◆ Set problem: Each entry needs to be restated exactly as written.

◆ Material shown:
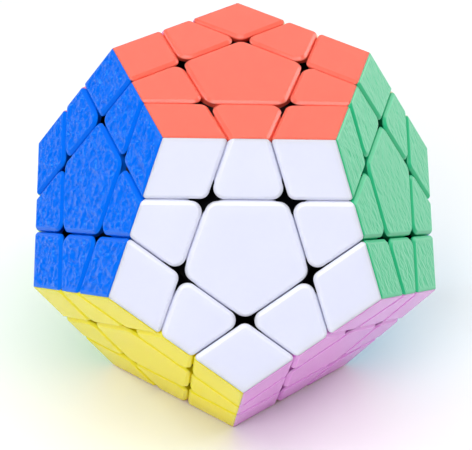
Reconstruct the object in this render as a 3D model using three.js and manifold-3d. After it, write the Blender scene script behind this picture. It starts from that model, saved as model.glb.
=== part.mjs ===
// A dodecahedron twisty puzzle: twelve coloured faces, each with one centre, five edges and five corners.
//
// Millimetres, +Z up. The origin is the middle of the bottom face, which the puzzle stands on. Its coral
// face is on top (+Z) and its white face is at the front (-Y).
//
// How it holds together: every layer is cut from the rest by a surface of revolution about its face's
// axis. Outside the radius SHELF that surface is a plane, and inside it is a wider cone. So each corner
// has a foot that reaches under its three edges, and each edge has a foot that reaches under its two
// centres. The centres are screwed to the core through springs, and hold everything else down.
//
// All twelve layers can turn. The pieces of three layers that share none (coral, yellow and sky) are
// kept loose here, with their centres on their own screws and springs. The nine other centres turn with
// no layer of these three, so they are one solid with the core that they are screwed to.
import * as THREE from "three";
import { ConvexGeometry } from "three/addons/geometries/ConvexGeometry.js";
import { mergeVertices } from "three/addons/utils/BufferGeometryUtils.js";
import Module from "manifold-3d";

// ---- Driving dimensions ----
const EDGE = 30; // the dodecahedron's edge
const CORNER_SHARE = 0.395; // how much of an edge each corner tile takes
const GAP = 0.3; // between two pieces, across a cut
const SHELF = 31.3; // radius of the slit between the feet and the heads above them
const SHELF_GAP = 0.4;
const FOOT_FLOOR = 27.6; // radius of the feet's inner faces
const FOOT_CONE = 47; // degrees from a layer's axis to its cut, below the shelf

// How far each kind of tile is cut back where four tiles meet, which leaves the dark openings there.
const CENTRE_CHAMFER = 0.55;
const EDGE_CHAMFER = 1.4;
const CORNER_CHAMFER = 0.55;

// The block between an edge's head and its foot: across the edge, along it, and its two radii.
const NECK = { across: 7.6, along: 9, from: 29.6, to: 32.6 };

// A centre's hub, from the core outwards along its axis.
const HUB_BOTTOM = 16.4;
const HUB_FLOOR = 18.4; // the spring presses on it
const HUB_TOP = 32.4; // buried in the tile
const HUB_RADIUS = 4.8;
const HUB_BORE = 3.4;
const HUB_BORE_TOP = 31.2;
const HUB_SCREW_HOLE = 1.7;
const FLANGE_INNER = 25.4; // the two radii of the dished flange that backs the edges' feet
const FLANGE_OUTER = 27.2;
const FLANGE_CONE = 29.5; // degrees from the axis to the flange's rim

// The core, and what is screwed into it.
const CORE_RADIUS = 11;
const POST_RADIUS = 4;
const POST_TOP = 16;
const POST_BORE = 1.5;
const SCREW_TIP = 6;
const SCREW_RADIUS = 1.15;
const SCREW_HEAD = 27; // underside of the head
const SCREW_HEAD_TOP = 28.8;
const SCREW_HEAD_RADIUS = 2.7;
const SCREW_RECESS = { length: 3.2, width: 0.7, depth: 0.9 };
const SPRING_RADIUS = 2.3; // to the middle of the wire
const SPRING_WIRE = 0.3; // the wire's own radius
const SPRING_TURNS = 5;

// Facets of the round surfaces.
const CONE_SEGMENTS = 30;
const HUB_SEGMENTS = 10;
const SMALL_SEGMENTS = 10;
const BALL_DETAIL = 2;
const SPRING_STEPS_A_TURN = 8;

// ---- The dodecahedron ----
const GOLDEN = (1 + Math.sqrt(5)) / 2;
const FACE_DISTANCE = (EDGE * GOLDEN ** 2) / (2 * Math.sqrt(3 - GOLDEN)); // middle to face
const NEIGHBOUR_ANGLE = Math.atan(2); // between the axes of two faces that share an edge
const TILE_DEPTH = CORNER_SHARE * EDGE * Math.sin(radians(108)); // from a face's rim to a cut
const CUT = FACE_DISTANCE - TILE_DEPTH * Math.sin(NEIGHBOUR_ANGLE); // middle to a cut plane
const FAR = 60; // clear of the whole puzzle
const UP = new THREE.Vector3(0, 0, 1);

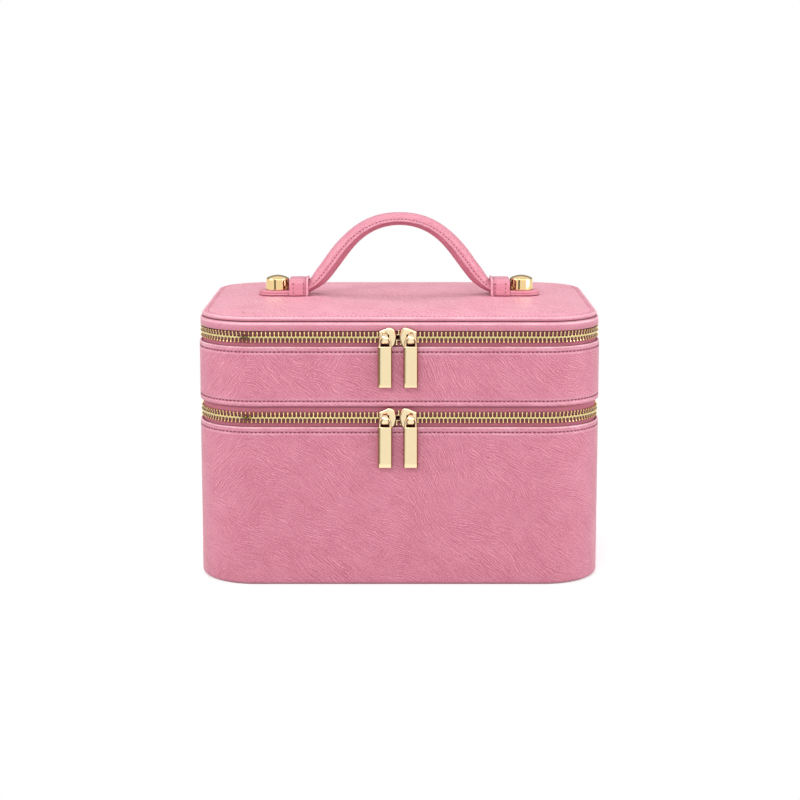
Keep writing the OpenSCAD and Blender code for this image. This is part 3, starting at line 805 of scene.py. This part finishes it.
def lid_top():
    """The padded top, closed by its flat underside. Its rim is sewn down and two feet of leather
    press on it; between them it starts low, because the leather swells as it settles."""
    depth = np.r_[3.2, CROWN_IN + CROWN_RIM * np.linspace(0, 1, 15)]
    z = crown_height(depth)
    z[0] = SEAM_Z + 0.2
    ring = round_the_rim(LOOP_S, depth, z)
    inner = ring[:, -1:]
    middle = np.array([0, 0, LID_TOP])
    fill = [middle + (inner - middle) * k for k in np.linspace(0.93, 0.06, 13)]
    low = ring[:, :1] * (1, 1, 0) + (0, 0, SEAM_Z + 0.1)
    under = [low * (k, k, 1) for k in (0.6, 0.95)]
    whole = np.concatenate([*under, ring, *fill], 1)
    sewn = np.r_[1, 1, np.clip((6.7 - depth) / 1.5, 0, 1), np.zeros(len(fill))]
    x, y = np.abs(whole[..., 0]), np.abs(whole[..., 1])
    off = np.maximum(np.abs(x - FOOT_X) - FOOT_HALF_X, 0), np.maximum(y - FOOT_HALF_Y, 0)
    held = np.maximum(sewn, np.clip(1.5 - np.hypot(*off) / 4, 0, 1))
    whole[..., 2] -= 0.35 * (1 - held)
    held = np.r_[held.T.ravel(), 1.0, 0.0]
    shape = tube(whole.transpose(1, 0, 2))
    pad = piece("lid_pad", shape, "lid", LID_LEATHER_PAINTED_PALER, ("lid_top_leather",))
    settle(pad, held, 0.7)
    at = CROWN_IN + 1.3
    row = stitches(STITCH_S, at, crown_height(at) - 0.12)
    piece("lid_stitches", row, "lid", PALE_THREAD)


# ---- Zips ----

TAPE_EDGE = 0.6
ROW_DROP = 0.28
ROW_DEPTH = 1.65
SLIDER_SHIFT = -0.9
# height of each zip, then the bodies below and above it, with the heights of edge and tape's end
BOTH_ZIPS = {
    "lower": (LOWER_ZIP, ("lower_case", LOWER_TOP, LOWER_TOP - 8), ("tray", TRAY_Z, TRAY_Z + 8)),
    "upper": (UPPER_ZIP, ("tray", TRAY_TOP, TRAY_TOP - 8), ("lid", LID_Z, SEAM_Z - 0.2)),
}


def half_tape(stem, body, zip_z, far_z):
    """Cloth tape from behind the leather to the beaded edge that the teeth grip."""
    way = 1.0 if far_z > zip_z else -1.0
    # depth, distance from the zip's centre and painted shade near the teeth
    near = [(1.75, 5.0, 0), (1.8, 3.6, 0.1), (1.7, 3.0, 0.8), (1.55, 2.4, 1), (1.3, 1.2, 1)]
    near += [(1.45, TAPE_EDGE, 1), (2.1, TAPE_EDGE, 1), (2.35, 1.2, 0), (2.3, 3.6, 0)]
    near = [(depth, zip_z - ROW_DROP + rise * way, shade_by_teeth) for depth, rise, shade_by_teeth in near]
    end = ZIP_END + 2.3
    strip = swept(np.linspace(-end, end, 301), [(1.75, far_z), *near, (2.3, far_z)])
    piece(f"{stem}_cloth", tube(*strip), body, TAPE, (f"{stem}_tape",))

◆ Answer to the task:
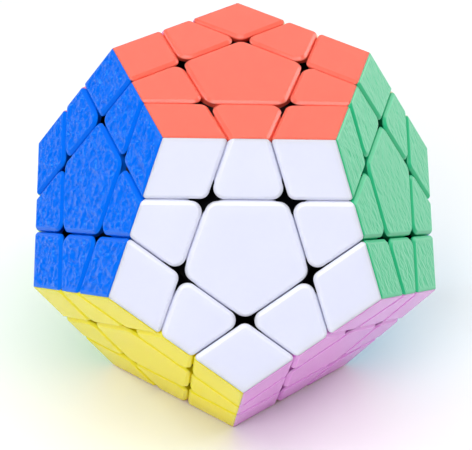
Reconstruct the object in this render as a 3D model using three.js and manifold-3d. After it, write the Blender scene script behind this picture. It starts from that model, saved as model.glb.
=== part.mjs ===
// A dodecahedron twisty puzzle: twelve coloured faces, each with one centre, five edges and five corners.
//
// Millimetres, +Z up. The origin is the middle of the bottom face, which the puzzle stands on. Its coral
// face is on top (+Z) and its white face is at the front (-Y).
//
// How it holds together: every layer is cut from the rest by a surface of revolution about its face's
// axis. Outside the radius SHELF that surface is a plane, and inside it is a wider cone. So each corner
// has a foot that reaches under its three edges, and each edge has a foot that reaches under its two
// centres. The centres are screwed to the core through springs, and hold everything else down.
//
// All twelve layers can turn. The pieces of three layers that share none (coral, yellow and sky) are
// kept loose here, with their centres on their own screws and springs. The nine other centres turn with
// no layer of these three, so they are one solid with the core that they are screwed to.
import * as THREE from "three";
import { ConvexGeometry } from "three/addons/geometries/ConvexGeometry.js";
import { mergeVertices } from "three/addons/utils/BufferGeometryUtils.js";
import Module from "manifold-3d";

// ---- Driving dimensions ----
const EDGE = 30; // the dodecahedron's edge
const CORNER_SHARE = 0.395; // how much of an edge each corner tile takes
const GAP = 0.3; // between two pieces, across a cut
const SHELF = 31.3; // radius of the slit between the feet and the heads above them
const SHELF_GAP = 0.4;
const FOOT_FLOOR = 27.6; // radius of the feet's inner faces
const FOOT_CONE = 47; // degrees from a layer's axis to its cut, below the shelf

// How far each kind of tile is cut back where four tiles meet, which leaves the dark openings there.
const CENTRE_CHAMFER = 0.55;
const EDGE_CHAMFER = 1.4;
const CORNER_CHAMFER = 0.55;

// The block between an edge's head and its foot: across the edge, along it, and its two radii.
const NECK = { across: 7.6, along: 9, from: 29.6, to: 32.6 };

// A centre's hub, from the core outwards along its axis.
const HUB_BOTTOM = 16.4;
const HUB_FLOOR = 18.4; // the spring presses on it
const HUB_TOP = 32.4; // buried in the tile
const HUB_RADIUS = 4.8;
const HUB_BORE = 3.4;
const HUB_BORE_TOP = 31.2;
const HUB_SCREW_HOLE = 1.7;
const FLANGE_INNER = 25.4; // the two radii of the dished flange that backs the edges' feet
const FLANGE_OUTER = 27.2;
const FLANGE_CONE = 29.5; // degrees from the axis to the flange's rim

// The core, and what is screwed into it.
const CORE_RADIUS = 11;
const POST_RADIUS = 4;
const POST_TOP = 16;
const POST_BORE = 1.5;
const SCREW_TIP = 6;
const SCREW_RADIUS = 1.15;
const SCREW_HEAD = 27; // underside of the head
const SCREW_HEAD_TOP = 28.8;
const SCREW_HEAD_RADIUS = 2.7;
const SCREW_RECESS = { length: 3.2, width: 0.7, depth: 0.9 };
const SPRING_RADIUS = 2.3; // to the middle of the wire
const SPRING_WIRE = 0.3; // the wire's own radius
const SPRING_TURNS = 5;

// Facets of the round surfaces.
const CONE_SEGMENTS = 30;
const HUB_SEGMENTS = 10;
const SMALL_SEGMENTS = 10;
const BALL_DETAIL = 2;
const SPRING_STEPS_A_TURN = 8;

// ---- The dodecahedron ----
const GOLDEN = (1 + Math.sqrt(5)) / 2;
const FACE_DISTANCE = (EDGE * GOLDEN ** 2) / (2 * Math.sqrt(3 - GOLDEN)); // middle to face
const NEIGHBOUR_ANGLE = Math.atan(2); // between the axes of two faces that share an edge
const TILE_DEPTH = CORNER_SHARE * EDGE * Math.sin(radians(108)); // from a face's rim to a cut
const CUT = FACE_DISTANCE - TILE_DEPTH * Math.sin(NEIGHBOUR_ANGLE); // middle to a cut plane
const FAR = 60; // clear of the whole puzzle
const UP = new THREE.Vector3(0, 0, 1);

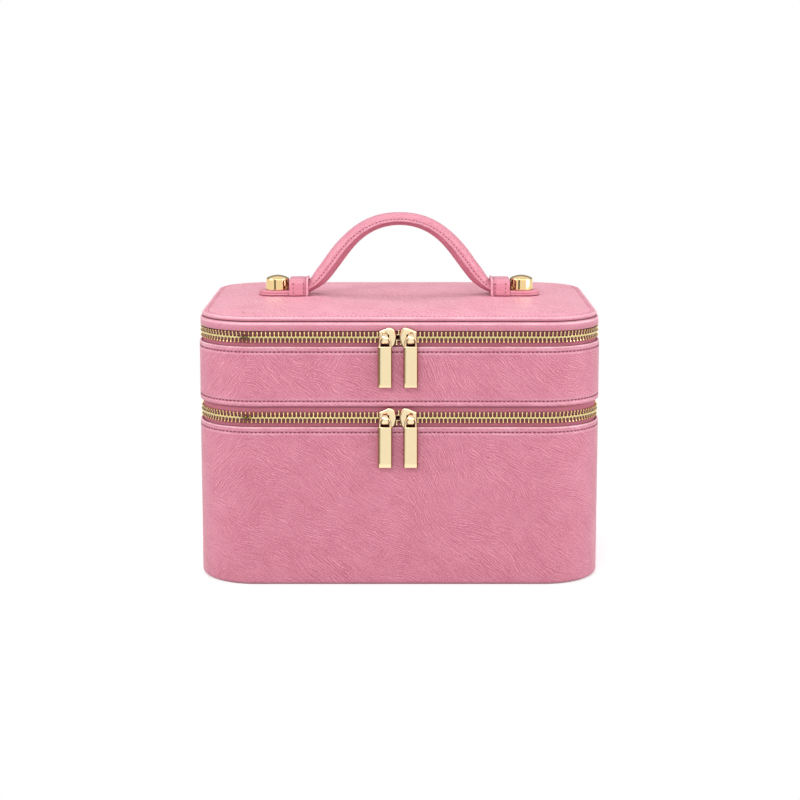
Keep writing the OpenSCAD and Blender code for this image. This is part 3, starting at line 805 of scene.py. This part finishes it.
def lid_top():
    """The padded top, closed by its flat underside. Its rim is sewn down and two feet of leather
    press on it; between them it starts low, because the leather swells as it settles."""
    depth = np.r_[3.2, CROWN_IN + CROWN_RIM * np.linspace(0, 1, 15)]
    z = crown_height(depth)
    z[0] = SEAM_Z + 0.2
    ring = round_the_rim(LOOP_S, depth, z)
    inner = ring[:, -1:]
    middle = np.array([0, 0, LID_TOP])
    fill = [middle + (inner - middle) * k for k in np.linspace(0.93, 0.06, 13)]
    low = ring[:, :1] * (1, 1, 0) + (0, 0, SEAM_Z + 0.1)
    under = [low * (k, k, 1) for k in (0.6, 0.95)]
    whole = np.concatenate([*under, ring, *fill], 1)
    sewn = np.r_[1, 1, np.clip((6.7 - depth) / 1.5, 0, 1), np.zeros(len(fill))]
    x, y = np.abs(whole[..., 0]), np.abs(whole[..., 1])
    off = np.maximum(np.abs(x - FOOT_X) - FOOT_HALF_X, 0), np.maximum(y - FOOT_HALF_Y, 0)
    held = np.maximum(sewn, np.clip(1.5 - np.hypot(*off) / 4, 0, 1))
    whole[..., 2] -= 0.35 * (1 - held)
    held = np.r_[held.T.ravel(), 1.0, 0.0]
    shape = tube(whole.transpose(1, 0, 2))
    pad = piece("lid_pad", shape, "lid", LID_LEATHER_PAINTED_PALER, ("lid_top_leather",))
    settle(pad, held, 0.7)
    at = CROWN_IN + 1.3
    row = stitches(STITCH_S, at, crown_height(at) - 0.12)
    piece("lid_stitches", row, "lid", PALE_THREAD)


# ---- Zips ----

TAPE_EDGE = 0.6
ROW_DROP = 0.28
ROW_DEPTH = 1.65
SLIDER_SHIFT = -0.9
# height of each zip, then the bodies below and above it, with the heights of edge and tape's end
BOTH_ZIPS = {
    "lower": (LOWER_ZIP, ("lower_case", LOWER_TOP, LOWER_TOP - 8), ("tray", TRAY_Z, TRAY_Z + 8)),
    "upper": (UPPER_ZIP, ("tray", TRAY_TOP, TRAY_TOP - 8), ("lid", LID_Z, SEAM_Z - 0.2)),
}


def half_tape(stem, body, zip_z, far_z):
    """Cloth tape from behind the leather to the beaded edge that the teeth grip."""
    way = 1.0 if far_z > zip_z else -1.0
    # depth, distance from the zip's centre and painted shade near the teeth
    near = [(1.75, 5.0, 0), (1.8, 3.6, 0.1), (1.7, 3.0, 0.8), (1.55, 2.4, 1), (1.3, 1.2, 1)]
    near += [(1.45, TAPE_EDGE, 1), (2.1, TAPE_EDGE, 1), (2.35, 1.2, 0), (2.3, 3.6, 0)]
    near = [(depth, zip_z - ROW_DROP + rise * way, shade_by_teeth) for depth, rise, shade_by_teeth in near]
    end = ZIP_END + 2.3
    strip = swept(np.linspace(-end, end, 301), [(1.75, far_z), *near, (2.3, far_z)])
    piece(f"{stem}_cloth", tube(*strip), body, TAPE, (f"{stem}_tape",))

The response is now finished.